Corporations view farmers at the bottom of the income bracket as liabilities — likely to fail in meeting obligations. According to a study last year by AgWater Solutions (pdf), contract farming “is unlikely to reach the poorest farmers … Schemes tend to select better-off farmers who can bear risks or pay an initial commitment fee."

Additionally, poor farmers are smallholder farmers. Corporations are less likely to enter a contract with farmers who own small tracts of land and who are scattered and isolated geographically — the transportation costs are too high and the communication too unpredictable and difficult.

Then there’s the issue of power inequality and “information asymmetry.” Small farmers who aren’t members of a cooperative or farmer’s association lack the bargaining power, lawyers, and sophisticated technology of big buyers.

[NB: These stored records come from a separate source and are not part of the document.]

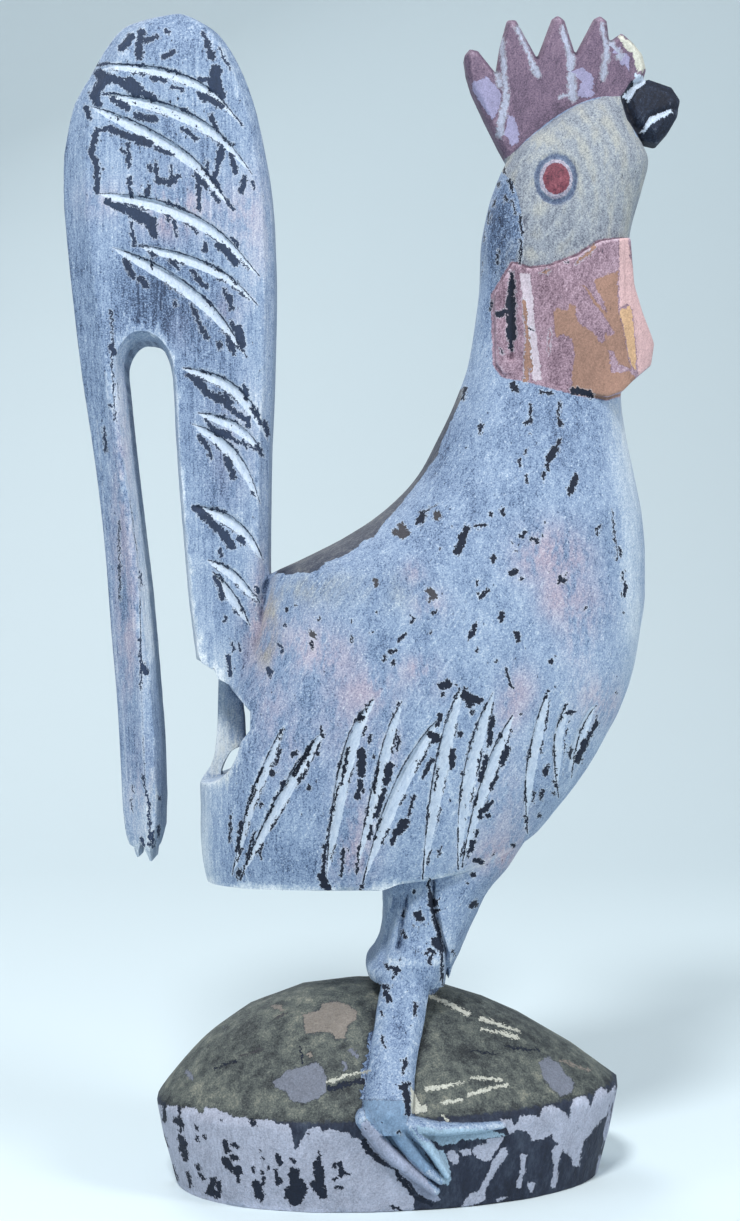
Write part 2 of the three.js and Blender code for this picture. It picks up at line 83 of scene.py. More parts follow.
NOTCH = [
    (-85, 156.5), (-65.5, 156.5), (-58, 158.4), (-55.3, 161.2), (-53.3, 163.5), (-50.6, 169), (-49.4, 173.7),
    (-45.9, 178), (-45.9, 185.1), (-51.2, 190.4), (-55.1, 194.8), (-59.4, 197), (-60.6, 200), (-64.6, 202.6),
    (-85, 203.4)]
TAIL_LEFT = [
    (125, -91.8), (131.7, -96.1), (145.2, -98.1), (160.6, -98.9), (186.3, -100.3), (214.8, -102.7),
    (249.6, -105.4), (272.6, -107.9), (293.5, -110.8), (317.7, -114.5), (342.6, -117.5), (359.2, -119.3),
    (374.3, -120.7), (389.7, -121.7), (400.8, -121.7), (413.8, -119.9), (425.3, -117.1), (434.8, -111.6),
    (445.5, -105.6), (455.4, -98.1), (459.7, -88.2), (461.3, -79.5)]
TAIL_RIGHT = [
    (125, -40), (240.5, -40), (282.1, -39.6), (312.5, -38.4), (350.5, -37.6), (378.2, -38.4), (395.6, -40),
    (406.3, -41.9), (419.8, -44.7), (432, -48.7), (443.5, -54.2), (451.8, -60.1), (457.7, -67.7), (461.3, -74.5)]
SLOT = [
    (-85.1, 110), (-85.1, 126.6), (-82.2, 138), (-81.8, 150), (-82.7, 175.6), (-85.1, 205.7),
    (-87.4, 232), (-90.3, 256), (-93.6, 283.6), (-96.2, 308.6), (-97.2, 320), (-94.6, 327.4),
    (-90, 330.6), (-85.2, 330), (-80.8, 325.6), (-78, 316), (-76.8, 293.5),
    (-75.6, 274.5), (-74, 255.6), (-71.6, 227.9), (-68.6, 204.6), (-64.6, 202.6),
    (-60.6, 200), (-59.4, 197), (-55.1, 194.8), (-51.2, 190.4), (-30, 186), (-30, 110)]
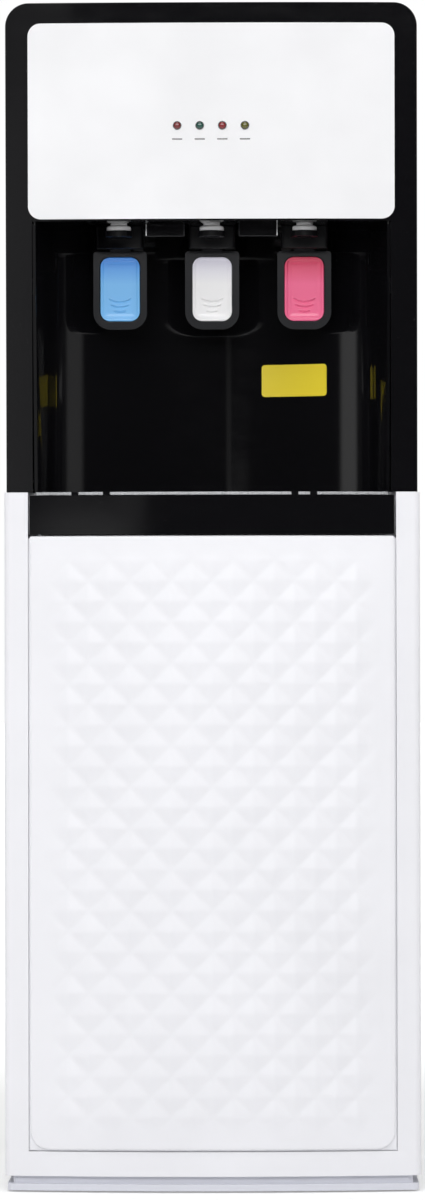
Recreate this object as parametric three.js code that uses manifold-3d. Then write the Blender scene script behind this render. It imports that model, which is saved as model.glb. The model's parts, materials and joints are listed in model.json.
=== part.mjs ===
// Bottom load water cooler: three taps, a pull-out drip tray and a lower bay for a 19 litre bottle.
// Millimetres, +Z up, front towards -Y, origin on the floor under the middle of the cooler.
import * as THREE from 'three';
import { mergeVertices } from 'three/addons/utils/BufferGeometryUtils.js';
import Module from 'manifold-3d';

const wasm = await Module();
wasm.setup();

// ---------- Driving dimensions ----------

// The whole cooler
const width = 356;
const height = 1016;
const depth = 365;
const cabinetTop = 598;          // seam between white cabinet and black head
const bowRise = 14;              // the middle of the cabinet front stands this far ahead of its corners
const condenserSpace = 18.5;     // between the back sheets and the wall side of the condenser

// Clearances
const seatGap = 0.3;             // between pieces that rest on each other
const shutGap = 1.2;             // round the door and the drip tray front
const runGap = 0.5;              // round pins, plungers and sliding pieces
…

Here’s the beginning of a solution: The Rural Livelihoods Development Programme and AgWater Solutions are two great examples of organizations trying to find ways of using contract farming to fight rural poverty. RLDC's most recent annual report (pdf) and AgWater's website both offer guidelines for how investors and antipoverty organizations can ensure both the small farmer and the corporation fully realize the “win-win” of contract farming: They include:

  • Offer legal education and institutional frameworks that let both the smallholder farmer and the corporation understand the terms of the contract and any local legal resources available.
  • Support farmer organizations' and cooperatives' efforts to understand the risks and benefits of contract farming in general.
  • Ensure poor farmers can participate in contract farming. An example: Buyers and processors could issue micro-loans, crop insurance, and agricultural inputs as a term of contract with poorer farmers.
  • Identify some sort of incentive for companies to invest in poor smallholder farmers.

Contract farming offers a way for smallholder farmers to enter the marketplace. It can link an isolated rural economy to a globe full of potential buyers.

But contracts aren’t a silver bullet. A contract between vulnerable farmers and powerful agribusinesses is inherently risky for farmers, so it’s crucial they have access to education and legal services.

It’s also essential that contract farming is encouraged alongside established farmer cooperatives or another association that has access to market information.